El silencio del mar (1949)
En 1942, bajo el seudónimo Vercors, Jean Bruller publicó clandestinamente Le silence de la mer. Años después, en 1947 —aunque no sería estrenada hasta 1949—, la novela fue adaptada por Jean-Pierre Melville en su primer largometraje como director, que también produjo, escribió y montó. Aunque se trate de su primer largo, en Le silence de la mer (1947) se aprecia en toda su dimensión la atípica y personal mirada de Melville, un cineasta que, a lo largo de su carrera, empleó sombras, silencios, miradas o soledades para profundizar en el alma de sus personajes. Estas constantes generan la atmósfera triste e intimista, de gran belleza simbólica, que domina en una película marcada por la lentitud del tiempo que tres personajes comparten en el interior de la sombría estancia donde se desarrolla una relación distante que, poco a poco, se convierte en parte de ellos. Le silence de la mer se abre con la imagen de una maleta en cuyo interior se descubre un ejemplar de ese texto prohibido durante la ocupación, y cuya historia se desarrolla en 1941, cuando los alemanes ocupan Francia y se alojan en las viviendas de ciudadanos franceses, sin que estos puedan evitar su presencia.

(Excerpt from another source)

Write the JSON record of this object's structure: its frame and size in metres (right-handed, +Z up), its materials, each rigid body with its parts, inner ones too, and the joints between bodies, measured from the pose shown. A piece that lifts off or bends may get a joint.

La aparición del teniente Werner von Ebrennac (Howard Vernon), cuyo uniforme representa la opresión y la falta de libertad, provoca el rechazo del tío (Jean-Marie Robain) y la sobrina (Nicole Stéphane) que habitan en la casa, pero su situación les obliga a aceptar la presencia impuesta de ese oficial, a quien reciben desde el silencio que domina en todo momento. Este comportamiento no irrita ni contraría al alemán, más bien agudiza su melancolía y provoca que exprese sus sentimientos, su pasado o su predilección por Francia, de igual modo que habla de una aceptación amistosa entre el pueblo alemán y el francés. La mayor parte de la película transcurre en esa sala sombría donde se escuchan los soliloquios del oficial y la voz en off del tío, que recuerda las sensaciones que aquél hombre provocaba tanto en él como en su sobrina, en cuyas miradas se desvela la atracción que empieza a sentir por el joven intruso. Las palabras de von Ebrennac descubren su admiración por la cultura francesa, pero sobre todo su necesidad de ser aceptado por sus anfitriones sin emplear la fuerza, del mismo modo que desea que los franceses acepten a sus compatriotas, porque en ese instante del film el soldado alemán, quizá consciente de ello, permanece ajeno a las intenciones del régimen al que sirve, y que no aboga por la comprensión o la aceptación, sino por la imposición y la destrucción. Hacia el final de El silencio del mar, cuando el militar se ausenta para visitar París, se crea un vacío en la casa y en los habitantes que en ella aguardan, una sensación similar a la experimentada por el soldado al llegar a la capital francesa, porque allí comprende que todo cuanto ha dicho y deseado no es más que un imposible que choca con las decisiones e intenciones de esa ideología que defiende la opresión y atenta contra la libertad y el respeto entre los pueblos, cuestión que rompe sus esperanzas de ser aceptado y le despierta a la triste realidad que le separa irremediablemente de sus silenciosos anfitriones.